Collected material>

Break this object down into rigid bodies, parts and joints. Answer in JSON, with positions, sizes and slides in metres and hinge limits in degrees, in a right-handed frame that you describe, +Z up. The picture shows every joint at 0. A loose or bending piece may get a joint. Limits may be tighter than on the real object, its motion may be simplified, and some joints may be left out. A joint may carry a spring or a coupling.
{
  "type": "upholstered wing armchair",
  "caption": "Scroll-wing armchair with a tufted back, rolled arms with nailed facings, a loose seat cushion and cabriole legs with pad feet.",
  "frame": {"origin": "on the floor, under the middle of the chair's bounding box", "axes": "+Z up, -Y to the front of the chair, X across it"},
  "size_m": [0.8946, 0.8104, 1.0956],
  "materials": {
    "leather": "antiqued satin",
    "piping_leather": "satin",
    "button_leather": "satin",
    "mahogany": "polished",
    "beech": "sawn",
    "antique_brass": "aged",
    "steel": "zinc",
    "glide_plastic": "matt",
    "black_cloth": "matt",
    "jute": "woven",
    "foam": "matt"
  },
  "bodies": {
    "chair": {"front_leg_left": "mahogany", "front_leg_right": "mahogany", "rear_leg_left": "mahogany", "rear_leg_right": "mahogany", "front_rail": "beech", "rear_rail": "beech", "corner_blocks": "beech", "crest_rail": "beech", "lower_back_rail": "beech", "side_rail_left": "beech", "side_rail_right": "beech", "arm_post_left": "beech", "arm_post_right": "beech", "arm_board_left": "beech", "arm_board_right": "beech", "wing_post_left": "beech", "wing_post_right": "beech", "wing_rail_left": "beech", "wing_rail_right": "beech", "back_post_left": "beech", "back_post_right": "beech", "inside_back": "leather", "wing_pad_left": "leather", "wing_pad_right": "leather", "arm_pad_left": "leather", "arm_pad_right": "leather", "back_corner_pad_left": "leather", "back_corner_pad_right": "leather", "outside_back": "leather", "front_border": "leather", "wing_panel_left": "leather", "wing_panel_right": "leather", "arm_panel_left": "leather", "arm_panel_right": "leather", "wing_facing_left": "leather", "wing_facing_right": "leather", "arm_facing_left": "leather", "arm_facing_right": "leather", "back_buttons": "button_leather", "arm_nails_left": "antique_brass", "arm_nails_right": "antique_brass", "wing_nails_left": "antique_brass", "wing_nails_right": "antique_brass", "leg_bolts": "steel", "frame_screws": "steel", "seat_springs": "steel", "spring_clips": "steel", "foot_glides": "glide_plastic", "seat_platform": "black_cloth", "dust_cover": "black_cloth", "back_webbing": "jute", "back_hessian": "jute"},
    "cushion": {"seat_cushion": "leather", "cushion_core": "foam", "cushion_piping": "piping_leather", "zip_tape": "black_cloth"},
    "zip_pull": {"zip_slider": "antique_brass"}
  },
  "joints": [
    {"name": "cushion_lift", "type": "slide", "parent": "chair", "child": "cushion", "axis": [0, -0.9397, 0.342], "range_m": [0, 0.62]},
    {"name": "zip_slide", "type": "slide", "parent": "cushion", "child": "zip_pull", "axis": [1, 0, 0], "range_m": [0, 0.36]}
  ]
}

Stated exercise> All lines above containing the string "joints" are to be collected.

Answer in full>
Break this object down into rigid bodies, parts and joints. Answer in JSON, with positions, sizes and slides in metres and hinge limits in degrees, in a right-handed frame that you describe, +Z up. The picture shows every joint at 0. A loose or bending piece may get a joint. Limits may be tighter than on the real object, its motion may be simplified, and some joints may be left out. A joint may carry a spring or a coupling.
  "joints": [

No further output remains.